**Written problem**:
Your task is to copy each line that has the word "model".

**Stored rows**:
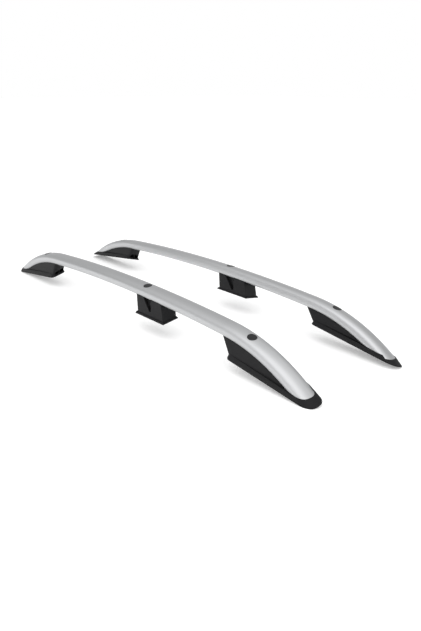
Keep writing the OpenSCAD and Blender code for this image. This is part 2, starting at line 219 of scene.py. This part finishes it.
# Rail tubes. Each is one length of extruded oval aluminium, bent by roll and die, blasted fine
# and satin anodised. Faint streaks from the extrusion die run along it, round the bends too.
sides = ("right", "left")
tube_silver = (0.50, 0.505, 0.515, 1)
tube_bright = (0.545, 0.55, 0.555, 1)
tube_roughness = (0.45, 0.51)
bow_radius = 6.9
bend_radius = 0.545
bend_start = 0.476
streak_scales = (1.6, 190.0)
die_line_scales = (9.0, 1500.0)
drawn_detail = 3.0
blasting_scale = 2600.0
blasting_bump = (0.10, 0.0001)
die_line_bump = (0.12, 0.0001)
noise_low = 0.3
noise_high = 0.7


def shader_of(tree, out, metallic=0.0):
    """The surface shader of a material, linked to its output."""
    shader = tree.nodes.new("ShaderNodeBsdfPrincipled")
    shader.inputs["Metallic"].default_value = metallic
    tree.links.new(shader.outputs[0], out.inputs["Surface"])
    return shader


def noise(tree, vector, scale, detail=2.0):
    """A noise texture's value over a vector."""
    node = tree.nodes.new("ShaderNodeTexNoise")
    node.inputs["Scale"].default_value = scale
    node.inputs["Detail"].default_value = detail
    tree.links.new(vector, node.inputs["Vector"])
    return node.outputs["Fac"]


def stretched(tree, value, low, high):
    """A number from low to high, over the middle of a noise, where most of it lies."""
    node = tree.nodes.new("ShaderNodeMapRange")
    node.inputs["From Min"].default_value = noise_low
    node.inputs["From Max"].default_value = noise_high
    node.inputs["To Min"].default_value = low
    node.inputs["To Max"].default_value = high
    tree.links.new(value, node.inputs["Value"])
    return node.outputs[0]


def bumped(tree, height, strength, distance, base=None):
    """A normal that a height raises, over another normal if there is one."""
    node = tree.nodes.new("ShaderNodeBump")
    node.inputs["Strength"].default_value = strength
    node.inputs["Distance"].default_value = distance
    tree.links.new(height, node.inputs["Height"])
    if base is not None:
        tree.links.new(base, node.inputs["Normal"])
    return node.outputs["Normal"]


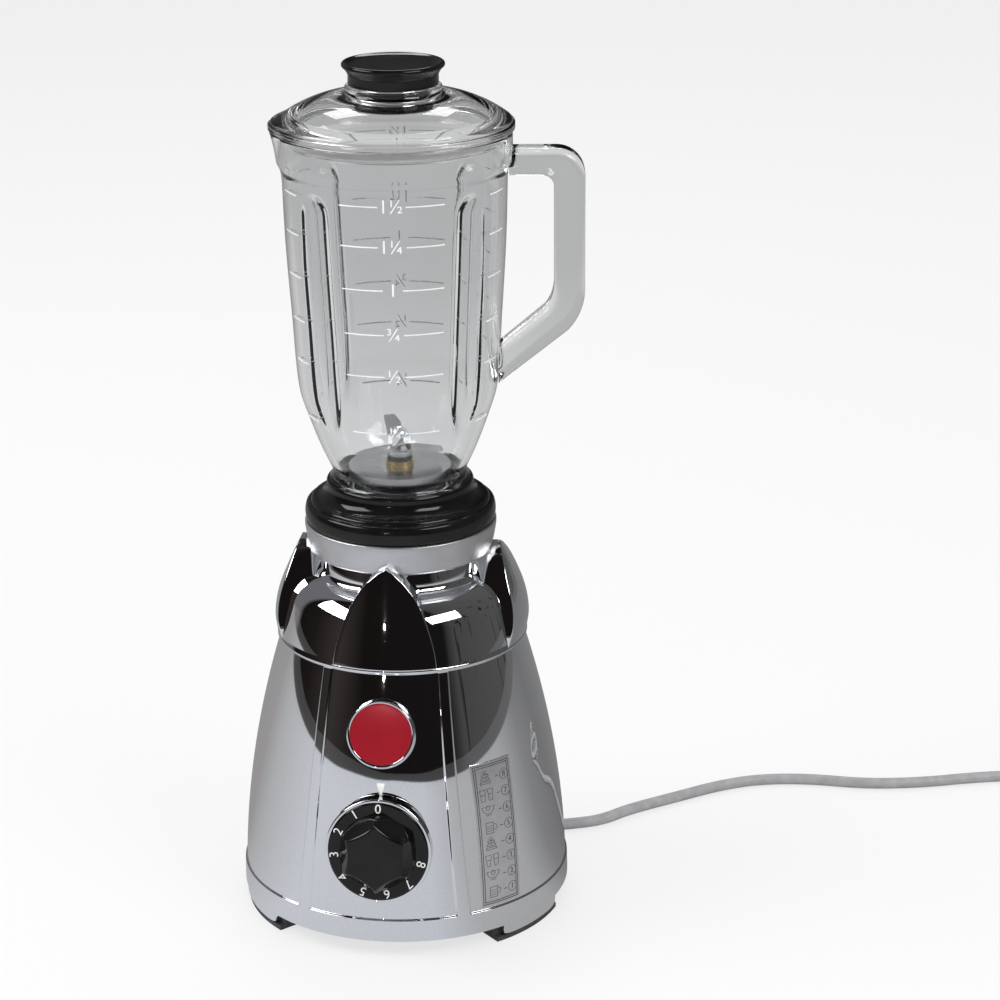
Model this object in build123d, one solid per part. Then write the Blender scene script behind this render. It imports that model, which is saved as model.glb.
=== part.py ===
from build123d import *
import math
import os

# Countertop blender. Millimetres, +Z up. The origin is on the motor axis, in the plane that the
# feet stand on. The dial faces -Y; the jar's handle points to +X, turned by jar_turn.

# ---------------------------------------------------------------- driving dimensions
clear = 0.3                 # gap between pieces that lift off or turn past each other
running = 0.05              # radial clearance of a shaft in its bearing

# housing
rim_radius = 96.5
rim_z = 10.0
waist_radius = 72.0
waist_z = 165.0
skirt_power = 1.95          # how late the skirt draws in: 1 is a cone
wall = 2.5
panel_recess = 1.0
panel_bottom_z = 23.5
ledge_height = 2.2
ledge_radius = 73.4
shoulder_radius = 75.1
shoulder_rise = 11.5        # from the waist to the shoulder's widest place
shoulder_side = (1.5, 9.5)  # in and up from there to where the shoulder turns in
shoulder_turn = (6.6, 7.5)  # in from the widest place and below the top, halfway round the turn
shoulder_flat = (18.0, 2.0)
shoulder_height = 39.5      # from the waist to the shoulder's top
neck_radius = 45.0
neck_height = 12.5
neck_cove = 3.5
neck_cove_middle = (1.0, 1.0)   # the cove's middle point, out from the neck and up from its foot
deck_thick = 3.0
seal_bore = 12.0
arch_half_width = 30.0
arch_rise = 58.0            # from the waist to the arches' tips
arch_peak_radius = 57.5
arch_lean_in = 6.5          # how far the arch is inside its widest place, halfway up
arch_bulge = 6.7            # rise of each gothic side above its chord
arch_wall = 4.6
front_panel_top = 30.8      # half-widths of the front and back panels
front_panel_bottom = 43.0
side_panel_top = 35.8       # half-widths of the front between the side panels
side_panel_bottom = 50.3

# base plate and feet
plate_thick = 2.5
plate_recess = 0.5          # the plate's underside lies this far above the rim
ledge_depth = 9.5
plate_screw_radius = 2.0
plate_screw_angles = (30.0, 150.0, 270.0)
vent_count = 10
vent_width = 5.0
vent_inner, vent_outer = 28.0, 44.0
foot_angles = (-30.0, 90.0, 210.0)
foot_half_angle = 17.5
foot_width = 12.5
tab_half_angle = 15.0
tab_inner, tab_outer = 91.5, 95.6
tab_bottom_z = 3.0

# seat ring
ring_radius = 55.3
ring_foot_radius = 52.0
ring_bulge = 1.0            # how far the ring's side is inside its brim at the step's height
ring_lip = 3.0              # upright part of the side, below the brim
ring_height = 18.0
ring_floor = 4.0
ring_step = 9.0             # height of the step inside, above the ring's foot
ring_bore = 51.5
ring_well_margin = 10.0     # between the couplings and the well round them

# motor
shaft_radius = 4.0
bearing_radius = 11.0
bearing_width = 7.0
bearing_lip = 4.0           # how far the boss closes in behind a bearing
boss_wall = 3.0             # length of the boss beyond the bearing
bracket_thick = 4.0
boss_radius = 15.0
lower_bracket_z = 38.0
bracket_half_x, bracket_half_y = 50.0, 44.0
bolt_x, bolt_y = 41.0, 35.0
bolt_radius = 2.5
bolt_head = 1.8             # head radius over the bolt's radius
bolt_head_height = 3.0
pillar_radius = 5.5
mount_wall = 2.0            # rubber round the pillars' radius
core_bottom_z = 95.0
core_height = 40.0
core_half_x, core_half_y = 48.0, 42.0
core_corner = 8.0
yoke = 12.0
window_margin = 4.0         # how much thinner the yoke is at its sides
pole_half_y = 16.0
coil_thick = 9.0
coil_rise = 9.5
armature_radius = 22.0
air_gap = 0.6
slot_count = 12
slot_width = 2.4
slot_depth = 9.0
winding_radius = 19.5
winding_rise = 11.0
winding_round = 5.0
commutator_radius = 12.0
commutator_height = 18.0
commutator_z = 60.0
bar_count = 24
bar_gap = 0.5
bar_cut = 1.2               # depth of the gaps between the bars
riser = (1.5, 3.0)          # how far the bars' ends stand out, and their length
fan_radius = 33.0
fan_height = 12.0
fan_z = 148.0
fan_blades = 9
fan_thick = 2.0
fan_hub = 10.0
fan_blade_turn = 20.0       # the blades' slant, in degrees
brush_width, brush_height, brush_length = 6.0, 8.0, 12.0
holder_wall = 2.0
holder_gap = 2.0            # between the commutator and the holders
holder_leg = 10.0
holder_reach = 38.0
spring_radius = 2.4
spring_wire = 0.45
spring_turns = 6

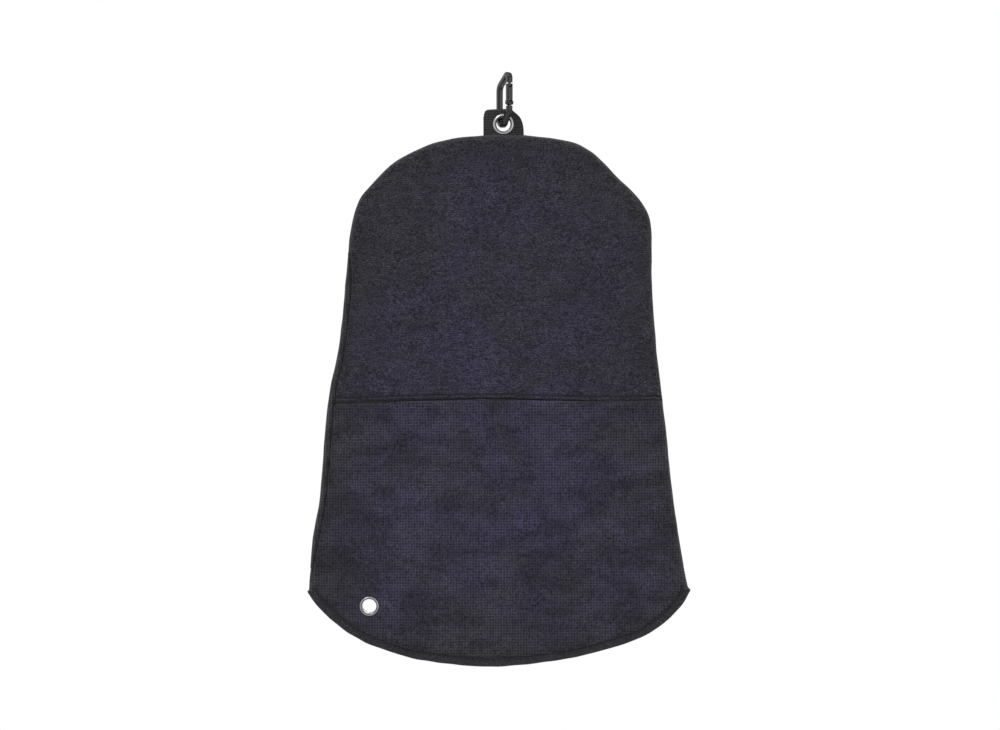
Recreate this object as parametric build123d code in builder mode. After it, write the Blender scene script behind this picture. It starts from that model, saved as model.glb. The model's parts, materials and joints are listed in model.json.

**Written response**:
Model this object in build123d, one solid per part. Then write the Blender scene script behind this render. It imports that model, which is saved as model.glb.
Recreate this object as parametric build123d code in builder mode. After it, write the Blender scene script behind this picture. It starts from that model, saved as model.glb. The model's parts, materials and joints are listed in model.json.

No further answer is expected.